Provide again, from the entries below, every line from the one containing "line with both" through the one containing "import random", exactly as written, and no other line.

□ □ □ □

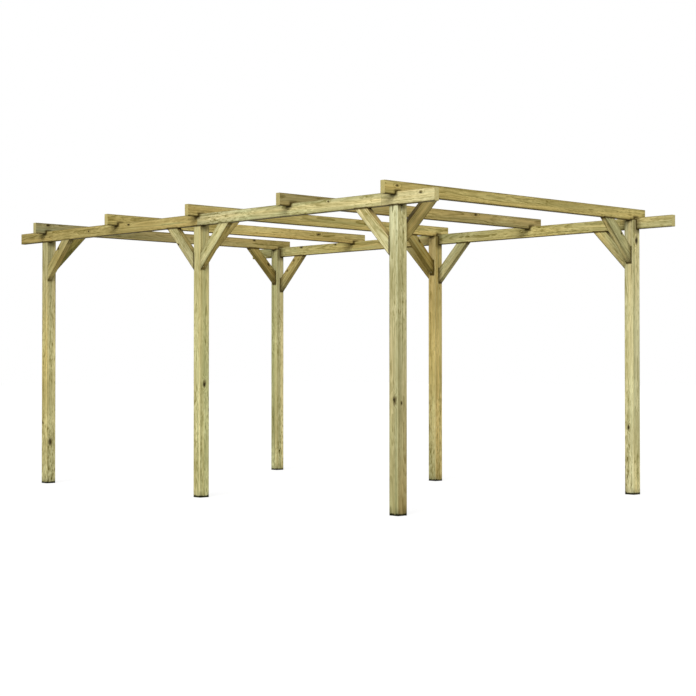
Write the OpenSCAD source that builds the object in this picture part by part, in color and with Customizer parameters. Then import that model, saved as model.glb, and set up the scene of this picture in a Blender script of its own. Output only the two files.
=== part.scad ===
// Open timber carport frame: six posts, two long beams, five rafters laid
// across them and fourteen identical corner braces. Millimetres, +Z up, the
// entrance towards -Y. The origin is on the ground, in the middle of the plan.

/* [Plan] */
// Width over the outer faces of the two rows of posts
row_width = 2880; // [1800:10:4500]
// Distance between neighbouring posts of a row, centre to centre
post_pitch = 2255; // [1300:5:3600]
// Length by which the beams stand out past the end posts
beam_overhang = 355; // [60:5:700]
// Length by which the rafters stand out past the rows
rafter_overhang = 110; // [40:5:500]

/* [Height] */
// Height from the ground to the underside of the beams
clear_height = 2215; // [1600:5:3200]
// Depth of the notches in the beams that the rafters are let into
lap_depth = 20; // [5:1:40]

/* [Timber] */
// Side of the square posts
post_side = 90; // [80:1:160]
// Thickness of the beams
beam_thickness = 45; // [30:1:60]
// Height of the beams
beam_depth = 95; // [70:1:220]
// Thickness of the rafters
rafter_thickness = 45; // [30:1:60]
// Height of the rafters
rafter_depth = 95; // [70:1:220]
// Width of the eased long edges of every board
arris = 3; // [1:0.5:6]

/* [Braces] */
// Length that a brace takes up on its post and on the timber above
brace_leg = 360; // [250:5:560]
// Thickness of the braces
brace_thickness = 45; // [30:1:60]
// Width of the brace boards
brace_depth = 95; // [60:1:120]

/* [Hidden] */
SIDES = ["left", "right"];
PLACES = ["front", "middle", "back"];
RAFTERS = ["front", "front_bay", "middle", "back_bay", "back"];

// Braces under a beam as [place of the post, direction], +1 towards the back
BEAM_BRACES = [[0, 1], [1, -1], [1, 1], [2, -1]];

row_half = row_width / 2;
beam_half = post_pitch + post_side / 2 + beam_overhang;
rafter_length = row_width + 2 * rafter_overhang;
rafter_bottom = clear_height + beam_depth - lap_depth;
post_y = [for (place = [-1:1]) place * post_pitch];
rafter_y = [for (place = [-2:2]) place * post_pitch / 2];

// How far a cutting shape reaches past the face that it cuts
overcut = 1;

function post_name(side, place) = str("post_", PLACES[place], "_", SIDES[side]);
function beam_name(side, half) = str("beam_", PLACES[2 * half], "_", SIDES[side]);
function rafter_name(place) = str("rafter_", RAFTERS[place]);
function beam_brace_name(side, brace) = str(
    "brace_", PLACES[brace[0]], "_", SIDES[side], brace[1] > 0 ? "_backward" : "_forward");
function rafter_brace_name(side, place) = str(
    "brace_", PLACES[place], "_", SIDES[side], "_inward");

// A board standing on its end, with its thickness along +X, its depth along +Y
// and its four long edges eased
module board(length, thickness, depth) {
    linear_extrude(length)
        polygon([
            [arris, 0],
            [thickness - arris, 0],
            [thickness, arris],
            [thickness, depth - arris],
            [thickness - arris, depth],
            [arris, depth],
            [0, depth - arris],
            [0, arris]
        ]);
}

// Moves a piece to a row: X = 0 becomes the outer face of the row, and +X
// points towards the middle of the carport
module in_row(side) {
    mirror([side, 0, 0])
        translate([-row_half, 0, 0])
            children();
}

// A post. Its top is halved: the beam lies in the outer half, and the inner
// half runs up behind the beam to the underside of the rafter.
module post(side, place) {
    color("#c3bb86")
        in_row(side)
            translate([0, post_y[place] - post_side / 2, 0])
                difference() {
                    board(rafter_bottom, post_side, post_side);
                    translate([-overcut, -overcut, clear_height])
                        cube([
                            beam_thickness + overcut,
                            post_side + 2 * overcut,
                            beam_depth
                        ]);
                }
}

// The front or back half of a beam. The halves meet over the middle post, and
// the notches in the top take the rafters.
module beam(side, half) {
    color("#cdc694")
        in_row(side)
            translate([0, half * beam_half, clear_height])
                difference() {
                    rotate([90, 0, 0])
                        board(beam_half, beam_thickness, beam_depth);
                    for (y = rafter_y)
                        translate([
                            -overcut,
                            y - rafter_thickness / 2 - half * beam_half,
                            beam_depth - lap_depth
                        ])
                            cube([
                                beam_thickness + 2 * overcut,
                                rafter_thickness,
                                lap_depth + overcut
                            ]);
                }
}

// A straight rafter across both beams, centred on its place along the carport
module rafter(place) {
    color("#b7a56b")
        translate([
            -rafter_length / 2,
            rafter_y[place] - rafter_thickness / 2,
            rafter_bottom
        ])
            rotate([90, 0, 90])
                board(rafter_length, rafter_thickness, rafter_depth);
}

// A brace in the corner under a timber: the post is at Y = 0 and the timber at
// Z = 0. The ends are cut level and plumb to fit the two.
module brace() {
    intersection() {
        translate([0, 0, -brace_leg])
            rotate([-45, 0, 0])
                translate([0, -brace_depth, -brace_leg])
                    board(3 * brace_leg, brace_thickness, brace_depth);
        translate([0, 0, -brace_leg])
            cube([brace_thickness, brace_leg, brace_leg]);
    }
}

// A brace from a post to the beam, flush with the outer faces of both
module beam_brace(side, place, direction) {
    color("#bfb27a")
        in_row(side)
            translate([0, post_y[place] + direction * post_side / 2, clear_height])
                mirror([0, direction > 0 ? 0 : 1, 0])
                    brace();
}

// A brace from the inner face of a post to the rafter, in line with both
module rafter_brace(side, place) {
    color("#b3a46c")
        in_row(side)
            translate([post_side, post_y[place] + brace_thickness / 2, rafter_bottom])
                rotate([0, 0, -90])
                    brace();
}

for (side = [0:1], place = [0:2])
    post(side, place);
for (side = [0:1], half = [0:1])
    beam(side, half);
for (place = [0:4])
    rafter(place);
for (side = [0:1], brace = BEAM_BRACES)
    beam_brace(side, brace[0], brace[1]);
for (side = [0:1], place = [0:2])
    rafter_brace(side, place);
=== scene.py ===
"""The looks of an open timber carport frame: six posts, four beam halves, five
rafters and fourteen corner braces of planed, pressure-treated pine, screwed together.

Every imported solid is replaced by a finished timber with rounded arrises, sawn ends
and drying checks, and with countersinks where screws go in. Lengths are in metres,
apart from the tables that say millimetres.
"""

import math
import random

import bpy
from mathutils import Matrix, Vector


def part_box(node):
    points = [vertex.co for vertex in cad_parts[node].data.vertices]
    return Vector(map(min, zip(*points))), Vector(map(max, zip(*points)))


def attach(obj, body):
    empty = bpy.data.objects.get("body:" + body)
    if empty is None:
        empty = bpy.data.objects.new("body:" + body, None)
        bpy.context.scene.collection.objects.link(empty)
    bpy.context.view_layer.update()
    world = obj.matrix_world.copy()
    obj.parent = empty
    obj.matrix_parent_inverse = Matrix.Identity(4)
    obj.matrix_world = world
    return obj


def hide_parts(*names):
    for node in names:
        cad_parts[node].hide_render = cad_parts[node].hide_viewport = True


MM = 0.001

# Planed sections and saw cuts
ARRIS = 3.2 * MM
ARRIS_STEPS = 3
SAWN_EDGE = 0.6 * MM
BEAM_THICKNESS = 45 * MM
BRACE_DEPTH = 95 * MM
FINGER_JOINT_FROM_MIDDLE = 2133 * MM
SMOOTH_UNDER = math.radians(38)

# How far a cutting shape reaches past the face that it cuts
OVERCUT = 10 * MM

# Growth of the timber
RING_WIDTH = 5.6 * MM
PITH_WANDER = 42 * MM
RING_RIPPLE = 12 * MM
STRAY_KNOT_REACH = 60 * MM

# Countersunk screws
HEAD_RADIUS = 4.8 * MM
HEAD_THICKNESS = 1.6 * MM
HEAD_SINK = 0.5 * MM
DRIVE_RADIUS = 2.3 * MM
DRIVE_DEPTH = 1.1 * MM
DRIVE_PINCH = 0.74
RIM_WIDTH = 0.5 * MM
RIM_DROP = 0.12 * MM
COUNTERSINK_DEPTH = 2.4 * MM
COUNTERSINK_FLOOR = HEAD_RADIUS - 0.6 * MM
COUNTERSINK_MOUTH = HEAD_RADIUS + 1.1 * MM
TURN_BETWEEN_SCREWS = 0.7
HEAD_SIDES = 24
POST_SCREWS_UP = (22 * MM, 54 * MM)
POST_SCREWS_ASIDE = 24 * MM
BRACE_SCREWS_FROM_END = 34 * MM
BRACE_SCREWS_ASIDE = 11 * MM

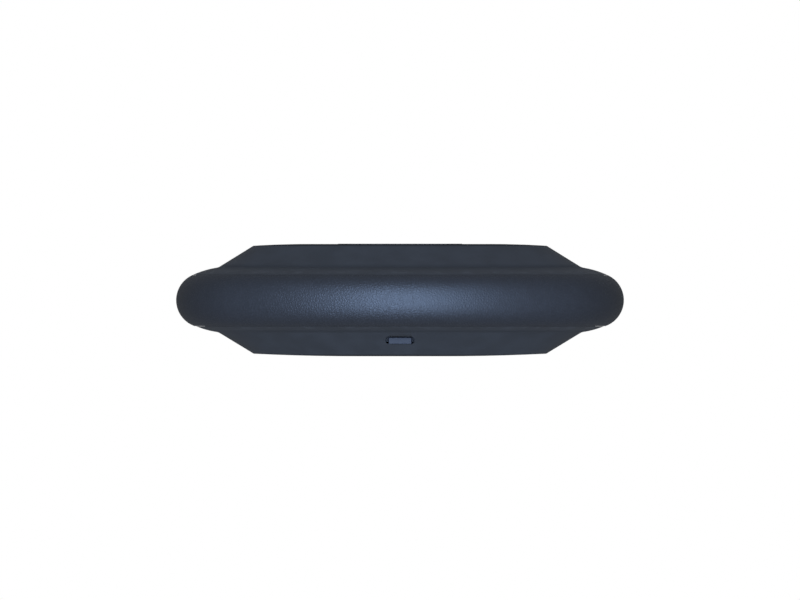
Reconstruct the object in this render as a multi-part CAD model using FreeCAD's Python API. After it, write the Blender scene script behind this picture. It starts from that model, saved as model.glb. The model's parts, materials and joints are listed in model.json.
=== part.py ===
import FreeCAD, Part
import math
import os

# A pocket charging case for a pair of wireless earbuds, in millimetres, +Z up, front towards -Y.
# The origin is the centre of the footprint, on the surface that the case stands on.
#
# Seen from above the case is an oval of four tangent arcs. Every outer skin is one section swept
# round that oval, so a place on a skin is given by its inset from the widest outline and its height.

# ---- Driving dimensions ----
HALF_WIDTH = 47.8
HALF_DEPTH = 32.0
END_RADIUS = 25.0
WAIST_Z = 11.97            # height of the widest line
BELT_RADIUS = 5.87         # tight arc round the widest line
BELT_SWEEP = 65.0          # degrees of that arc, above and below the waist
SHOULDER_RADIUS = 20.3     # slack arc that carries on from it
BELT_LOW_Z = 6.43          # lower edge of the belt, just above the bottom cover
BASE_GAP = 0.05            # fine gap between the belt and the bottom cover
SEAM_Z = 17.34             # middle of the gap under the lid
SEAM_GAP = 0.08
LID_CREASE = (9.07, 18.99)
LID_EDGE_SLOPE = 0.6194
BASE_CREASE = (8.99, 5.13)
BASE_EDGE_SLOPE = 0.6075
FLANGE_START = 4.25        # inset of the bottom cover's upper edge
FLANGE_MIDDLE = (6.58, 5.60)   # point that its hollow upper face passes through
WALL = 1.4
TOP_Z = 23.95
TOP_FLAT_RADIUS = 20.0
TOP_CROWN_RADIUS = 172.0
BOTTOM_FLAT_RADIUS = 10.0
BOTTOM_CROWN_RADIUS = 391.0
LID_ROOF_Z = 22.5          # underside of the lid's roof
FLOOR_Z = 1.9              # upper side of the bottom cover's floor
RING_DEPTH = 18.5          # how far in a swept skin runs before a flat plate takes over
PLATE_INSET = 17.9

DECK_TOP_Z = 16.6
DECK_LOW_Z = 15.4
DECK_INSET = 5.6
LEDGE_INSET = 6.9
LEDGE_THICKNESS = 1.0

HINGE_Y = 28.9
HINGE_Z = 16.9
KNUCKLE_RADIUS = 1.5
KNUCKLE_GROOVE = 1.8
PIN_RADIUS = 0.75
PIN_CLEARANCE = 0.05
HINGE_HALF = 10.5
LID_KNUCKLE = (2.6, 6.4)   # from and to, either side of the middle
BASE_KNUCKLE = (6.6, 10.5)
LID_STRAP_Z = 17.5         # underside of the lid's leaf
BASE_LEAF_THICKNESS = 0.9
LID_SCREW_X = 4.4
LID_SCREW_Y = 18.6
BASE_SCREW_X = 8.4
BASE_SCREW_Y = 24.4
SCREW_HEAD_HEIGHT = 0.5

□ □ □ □

THE COMPLETED TASK =>
// A brace from the inner face of a post to the rafter, in line with both
module rafter_brace(side, place) {
    color("#b3a46c")
        in_row(side)
            translate([post_side, post_y[place] + brace_thickness / 2, rafter_bottom])
                rotate([0, 0, -90])
                    brace();
}

for (side = [0:1], place = [0:2])
    post(side, place);
for (side = [0:1], half = [0:1])
    beam(side, half);
for (place = [0:4])
    rafter(place);
for (side = [0:1], brace = BEAM_BRACES)
    beam_brace(side, brace[0], brace[1]);
for (side = [0:1], place = [0:2])
    rafter_brace(side, place);
=== scene.py ===
"""The looks of an open timber carport frame: six posts, four beam halves, five
rafters and fourteen corner braces of planed, pressure-treated pine, screwed together.

Every imported solid is replaced by a finished timber with rounded arrises, sawn ends
and drying checks, and with countersinks where screws go in. Lengths are in metres,
apart from the tables that say millimetres.
"""

import math
import random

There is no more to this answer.